Los amigos son lo mejor de la vida. Especialmente si son tan asombrosos como los míos. Ellos pueden amenizar una cena con conversaciones sobre cualquier tema baladí, y en cuestión de segundos se plantan y te dejan ojiplática con una propuesta de lo más intelectual. ¿O más bien tendría que llamarlo reto? El caso es que hace exactamente un año, el 4 de enero de 2014, en una de nuestras veladas apasionadas y ruidosas, cual corrala en hora punta, me retaron a escribir una entrada en este blog en la que aparecieran integradas las palabras que cada uno de ellos escogieran. En total, ocho palabras sin relación entre si, difíciles de usar y feas de narices, para qué negarlo. Lo mejor fue que me vine arriba y yo misma me pegue un tiro en el pie –algo así como los perdigones de Froilán pero en sentido metafórico- y sugerí una novena palabra, como si el reto no fuera conmigo e hiciera falta ponerlo todavía más difícil. Siempre he sido una chica espabilada para esto de los juegos, sí. Y ahí estaba yo, abrumada por lo emotivo de la noche y por la excitación que el experimento provocaba en mi yo más masoquista. Pero solo me duró una noche.

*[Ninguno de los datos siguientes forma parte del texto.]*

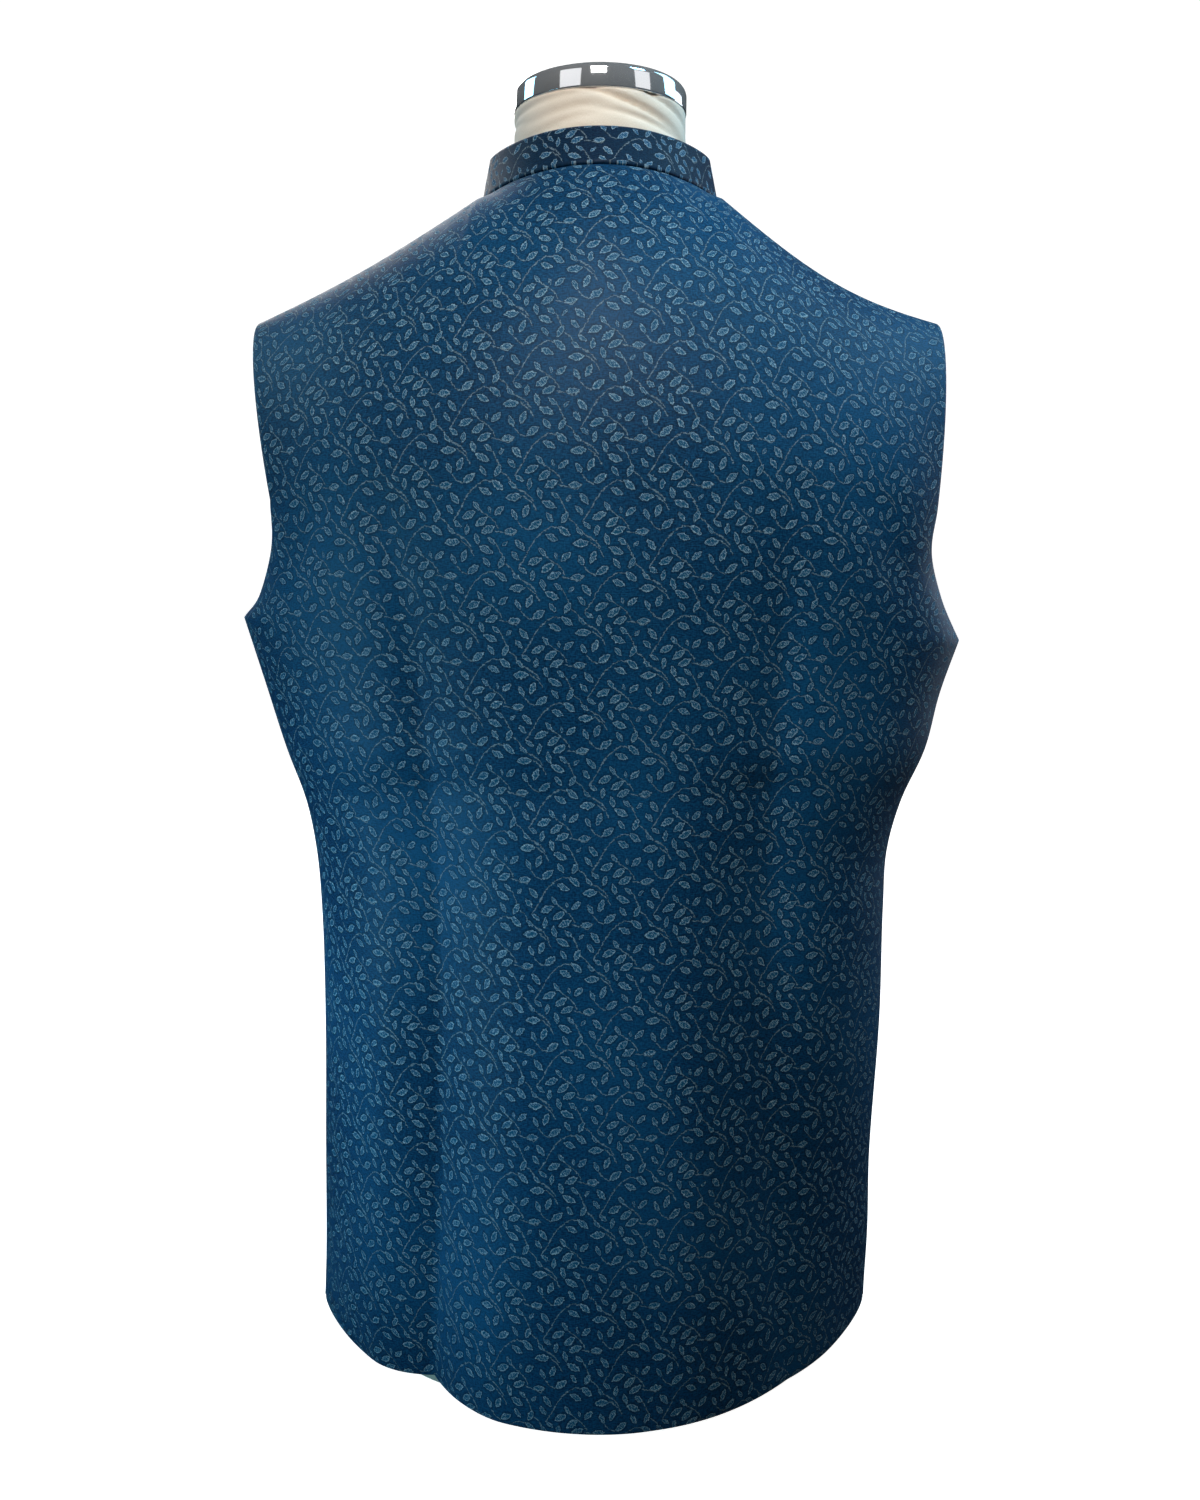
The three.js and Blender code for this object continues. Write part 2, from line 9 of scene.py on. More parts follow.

A la mañana siguiente, vagando por la casa como una ameba de caracol y con obreros en mi cabeza machacando pladur a martillazos, me asusté. No tengo excusa, simplemente me asusté y pensé que no sería capaz de semejante hazaña. Así que dejé que el tiempo pasara con la ilusión de que mis amigos se olvidaran de todo lo que habíamos dicho en aquella lejana noche de enero. Pero al volver de visita a Euskadi pocos días antes de que Celedon descendiera a la Plaza de la Virgen Blanca, tardaron muy poco en recordármelo. Agaché la cabeza avergonzada, como el periscopio de un submarino al descubrir un barco enemigo en el horizonte, y les prometí una vez más que cumpliría mi palabra. Esta vez percibí incredulidad en sus rostros. No puedo culparles.

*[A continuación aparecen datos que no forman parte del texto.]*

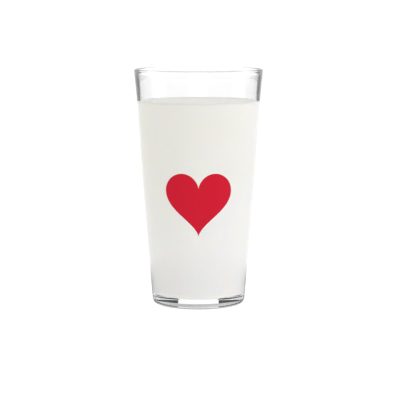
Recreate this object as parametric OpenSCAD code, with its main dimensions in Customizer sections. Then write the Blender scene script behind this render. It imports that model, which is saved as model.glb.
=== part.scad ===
// Glass of milk: a tapered, pressed tumbler of clear glass, filled with milk to a finger's width below its lip.
// Millimetres. +Z runs up the tumbler's axis. The origin is the centre of the foot, on the table.
// Both pieces are turned about the axis from profiles of [radius, height] points.

/* [Tumbler] */
// Height from the table to the top of the lip
glass_h = 150; // [110:1:180]
// Outer diameter at the top of the side
lip_d = 82; // [66:0.5:100]
// Outer diameter that the side would have at the table, without the rounded heel
foot_d = 58.6; // [46:0.2:72]
// How far the lip stands out past the straight taper
lip_flare = 0.9; // [0:0.1:2]
// Height of the flared part, down from the lip
flare_h = 30; // [15:1:45]
// How far the side swells past the straight taper at mid height
side_swell = 0.8; // [0:0.1:1.5]

/* [Walls and base] */
// Wall thickness below the lip
wall_t = 1.9; // [1.4:0.1:3]
// Wall thickness at the foot
foot_wall_t = 3.2; // [2:0.1:5]
// Thickness of the fire-polished bead at the lip
lip_t = 2.5; // [1.6:0.1:3.4]
// Height over which the wall thickens into the bead
bead_h = 5; // [2:0.5:10]
// Height of the bottom of the bore above the table, at the axis
floor_t = 5.8; // [4.4:0.2:20]
// Height over which the bottom of the bore curves up into the wall
bowl_h = 3.5; // [2:0.5:16]
// How square the bottom of the bore is: 2 is an ellipse, and more is squarer
bowl_power = 4; // [2:0.5:8]
// Radius of the heel, between the side and the foot
heel_r = 2.8; // [1:0.2:6]
// Width of the flat ring that the tumbler stands on
ring_w = 5; // [2:0.5:8]
// Height of the hollow inside that ring, at the axis
punt_h = 2.2; // [0.4:0.2:3]
// How flat the roof of that hollow is: 2 is a parabola, and more is flatter
punt_power = 8; // [2:1:12]

/* [Milk] */
// Depth of the milk's surface below the top of the lip
headspace = 20.5; // [10:0.1:60]
// Rise of the milk's edge where it clings to the wall
meniscus_h = 0.7; // [0.4:0.1:2.4]
// Distance from the wall in which that rise falls to about a third
meniscus_w = 2; // [1:0.1:4]
// Clearance between the milk and the bore, all over
milk_gap = 0.05; // [0.02:0.01:0.2]

/* [Hidden] */
$fn = 128;

// Steps along each curve of the profiles
side_steps = 28;
bowl_steps = 14;
lip_steps = 14;
heel_steps = 10;
punt_steps = 16;
meniscus_steps = 14;

// The meniscus is drawn out to this many of its widths, where it is nearly level
meniscus_reach = 5;

milk_z = glass_h - headspace;
bowl_top = floor_t + bowl_h;

// Radius of the outer side at height z: a straight taper, with a swell at mid height and a flare at the lip
function side_r(z) =
    foot_d/2 + (lip_d/2 - lip_flare - foot_d/2)*z/glass_h
    + side_swell*sin(180*z/glass_h)
    + lip_flare*pow(max(0, 1 - (glass_h - z)/flare_h), 2);

// Wall thickness at height z: it thickens towards the foot, and again into the bead at the lip
function wall_at(z) =
    wall_t
    + (foot_wall_t - wall_t)*pow(1 - z/glass_h, 3)
    + (lip_t - wall_t)*pow(max(0, 1 - (glass_h - z)/bead_h), 2);

// Radius of the bore at height z, above the bowl at its bottom
function bore_r(z) = side_r(z) - wall_at(z);

// Angle that the outer side leans out from the vertical, just above height z
function lean_at(z) = atan((side_r(z + 1) - side_r(z))/1);

// Points at equal steps up a side whose radius is given by bore_r, less a clearance
function bore_points(z0, z1, gap) = [
    for (i = [1:side_steps])
        let (z = z0 + (z1 - z0)*i/side_steps)
            [bore_r(z) - gap, z]
];

// The bottom of the bore, from the axis outwards: a superellipse that runs smoothly into the wall
function bowl_points(gap) = [
    for (i = [0:bowl_steps])
        let (
            a = 90*i/bowl_steps,
            z = floor_t + bowl_h*(1 - pow(cos(a), 2/bowl_power))
        )
            [max(0, bore_r(z) - gap)*pow(sin(a), 2/bowl_power), z + gap*cos(a)]
];

// Points on a circular arc round [r, z], from angle a0 to a1
function arc_points(r, z, radius, a0, a1, steps) = [
    for (i = [0:steps])
        let (a = a0 + (a1 - a0)*i/steps)
            [r + radius*cos(a), z + radius*sin(a)]
];

// The heel: an arc that touches the table and the leaning side
heel_lean = lean_at(0);
heel_side_z = heel_r*(1 - sin(heel_lean));
heel_r0 = side_r(heel_side_z) - heel_r*cos(heel_lean);
ring_inner_r = heel_r0 - ring_w;

// The lip: a full round that touches the side and the bore
lip_r = lip_t/2;
lip_lean = lean_at(glass_h - 1);
lip_z = glass_h - lip_r;
lip_r0 = side_r(lip_z) - lip_r/cos(lip_lean);
lip_side_z = lip_z - lip_r*sin(lip_lean);
lip_bore_z = lip_z + lip_r*sin(lip_lean);

function punt_points() = [
    for (i = [0:punt_steps])
        let (share = i/punt_steps)
            [ring_inner_r*share, punt_h*(1 - pow(share, punt_power))]
];

function outer_points() = [
    for (i = [1:side_steps - 1])
        let (z = heel_side_z + (lip_side_z - heel_side_z)*i/side_steps)
            [side_r(z), z]
];

function reversed(points) = [for (i = [len(points) - 1:-1:0]) points[i]];

function glass_profile() = concat(
    punt_points(),
    arc_points(heel_r0, heel_r, heel_r, -90, -heel_lean, heel_steps),
    outer_points(),
    arc_points(lip_r0, lip_z, lip_r, -lip_lean, 180 - lip_lean, lip_steps),
    reversed(concat(bowl_points(0), bore_points(bowl_top, lip_bore_z - lip_r/4, 0)))
);

// The milk's surface, from the wall to the axis: level, with an edge that rises to the wall
function surface_points() =
    let (edge_r = bore_r(milk_z + meniscus_h) - milk_gap)
        concat(
            [
                for (i = [1:meniscus_steps])
                    let (d = meniscus_reach*meniscus_w*pow(i/meniscus_steps, 2))
                        [edge_r - d, milk_z + meniscus_h*exp(-d/meniscus_w)]
            ],
            [[0, milk_z]]
        );

function milk_profile() = concat(
    bowl_points(milk_gap),
    bore_points(bowl_top, milk_z + meniscus_h, milk_gap),
    surface_points()
);

module glass() {
    color([0.93, 0.96, 0.96, 0.35])
        rotate_extrude() polygon(glass_profile());
}

module milk() {
    color([0.96, 0.95, 0.92])
        rotate_extrude() polygon(milk_profile());
}

glass();
milk();
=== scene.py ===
"""Looks of a glass of milk: a pressed clear tumbler, its milk and a plain red heart printed on its front.

Every piece is a surface worked out with numpy, in metres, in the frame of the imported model: +Z runs up the
tumbler's axis, the origin is the centre of the foot, and the front faces -Y.
"""

import math

import bpy
import numpy as np
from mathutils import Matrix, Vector


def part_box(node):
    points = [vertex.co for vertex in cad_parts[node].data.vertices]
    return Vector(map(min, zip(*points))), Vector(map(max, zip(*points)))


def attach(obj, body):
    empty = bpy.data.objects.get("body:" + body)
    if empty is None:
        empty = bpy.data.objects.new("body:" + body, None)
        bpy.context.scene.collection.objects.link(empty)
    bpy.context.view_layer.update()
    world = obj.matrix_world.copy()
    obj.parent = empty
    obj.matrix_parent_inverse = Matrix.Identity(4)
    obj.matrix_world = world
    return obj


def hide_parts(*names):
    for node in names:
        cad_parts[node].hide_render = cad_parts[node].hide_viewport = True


bl_info = {
    "name": "Glass of Milk",
    "version": (1, 0, 0),
    "blender": (4, 5, 0),
    "location": "View3D > Sidebar > Milk",
    "description": "Builds a pressed glass tumbler, the milk in it, its print and a pale stage",
    "category": "Add Mesh",
}

MM = 0.001

# Faces round the tumbler and the milk, and steps along each stretch of their outlines
SEGMENTS = 192
PUNT_STEPS, HEEL_STEPS, SIDE_STEPS, LIP_STEPS, BOWL_STEPS = 32, 18, 72, 26, 40
MILK_SIDE_STEPS, SURFACE_STEPS = 64, 48

# Sockets of a Mix node by number, because those for numbers and for colours share their names
SHARE = 0
FIRST_NUMBER, SECOND_NUMBER = 2, 3
FIRST_COLOUR, SECOND_COLOUR, MIXED_COLOUR = 6, 7, 2

# For a piece that has only four-sided faces
NO_TRIANGLES = np.empty((0, 3), int)

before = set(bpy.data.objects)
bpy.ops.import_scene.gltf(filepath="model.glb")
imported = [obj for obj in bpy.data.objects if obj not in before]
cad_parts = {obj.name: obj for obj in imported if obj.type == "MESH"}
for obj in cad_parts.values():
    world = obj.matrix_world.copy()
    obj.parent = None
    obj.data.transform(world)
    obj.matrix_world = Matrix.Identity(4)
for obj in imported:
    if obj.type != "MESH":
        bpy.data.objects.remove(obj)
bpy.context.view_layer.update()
TUMBLER_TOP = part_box("glass")[1].z
MILK_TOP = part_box("milk")[1].z


def linear(hex_colour):
    """An sRGB hex colour such as "#F2F0EA" as linear red, green and blue."""
    srgb = np.array([int(hex_colour[i : i + 2], 16) for i in (1, 3, 5)]) / 255
    return tuple(np.where(srgb <= 0.04045, srgb / 12.92, ((srgb + 0.055) / 1.055) ** 2.4))


def size(name, description, millimetres):
    """A length that a user can change, kept in metres."""
    return bpy.props.FloatProperty(
        name=name, description=description, default=millimetres * MM, min=0, unit="LENGTH", precision=5
    )


def colour(name, description, hex_colour):
    """A colour that a user can change, kept linear."""
    return bpy.props.FloatVectorProperty(
        name=name, description=description, default=linear(hex_colour), min=0, max=1, subtype="COLOR"
    )


class TumblerSettings(bpy.types.PropertyGroup):
    """Sizes and colours of the pressed glass tumbler."""

    height: size("Height", "From the table to the top of the lip", TUMBLER_TOP / MM)
    lip_diameter: size("Lip diameter", "Outer diameter at the top of the side", 82)
    foot_diameter: size("Foot diameter", "Outer diameter of the side at the table, without its heel", 58.6)
    lip_flare: size("Lip flare", "How far the lip stands out past the straight taper", 0.9)
    flare_height: size("Flare height", "Height of the flared part, down from the lip", 30)
    side_swell: size("Side swell", "How far the side swells past the taper at mid height", 0.8)
    wall: size("Wall", "Wall thickness below the lip", 1.9)
    foot_wall: size("Foot wall", "Wall thickness at the foot", 3.2)
    lip: size("Lip", "Thickness of the fire-polished bead at the lip", 2.5)
    bead_height: size("Bead height", "Height over which the wall thickens into the bead", 5)
    floor: size("Floor", "Height of the bottom of the bore above the table", 5.8)
    bowl_height: size("Bowl height", "Height over which the bottom of the bore curves into the wall", 3.5)
    bowl_power: bpy.props.FloatProperty(
        name="Bowl power", description="How square the bore's bottom is; 2 is an ellipse", default=4, min=2
    )
    heel: size("Heel", "Radius between the side and the foot", 2.8)
    ring: size("Ring", "Width of the flat ring that the tumbler stands on", 5)
    punt: size("Punt", "Height of the hollow inside that ring", 2.2)
    punt_power: bpy.props.FloatProperty(
        name="Punt power", description="How flat that hollow's roof is; 2 is a parabola", default=8, min=2
    )
    ripple: size("Ripple", "Depth of the faint unevenness that pressing leaves in the glass", 0.03)
    tint: colour("Tint", "Colour of the glass itself", "#FFFFFF")
    # Edge and Bead are painted reflections: grey tints laid into the glass colour above the milk, standing in
    # for what the wall would mirror
    edge: colour("Edge", "What the glass mirrors inside its wall above the milk", "#8A8B8A")
    bead: colour("Bead", "What the glass mirrors inside its bead", "#CCCDCC")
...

Pero es que, amigos, no estamos hablando solamente de la perpetua angustia frente al papel en blanco. Esas palabras dadas –y elegidas con muy mala leche- ponen cotas a la propia expresión, te obligan a tomar caminos que quizá nunca habrías escogido, hacen tremendamente complicado crear un relato fluido y natural. Sé que pensaréis que son excusas, y sí, lo son. Porque quien acepta un reto tiene la obligación de intentar superarlo. Y porque se lo debo a esos amigos que son como aquella mujer perfumadita de brea a la que cantaba Serrat, que los añoro y los quiero a morir, pero a los que también temo si la próxima vez que voy de visita sigo sin haber cumplido mi palabra.
Daría lo que fuera por verlos a través de un catalejo que cubriera los más de 9 000 kilómetros que nos separan, buscando la palabra enrevesada que cada uno me propuso, sonriendo al encontrarla entre la amalgama de caracteres, pensando que quizá podría haberla insertado mejor en el texto…
Estas navidades no he podido haceros una visita y daros todos los abrazos que os merecéis. Pero por fin tengo vuestro regalo: mi promesa cumplida. Espero que os guste, y que la espera haya merecido la pena. Eso sí, nada de retos nuevos hasta 2016, que os conozco!
P.D. No he incluido la lista de las palabras que tenía que utilizar obligatoriamente en el texto, por si os apetece probar a descubrirlas… Eso sí, mañana las escribiré en el apartado de comentarios para que comprobéis lo sufrido que ha sido el reto.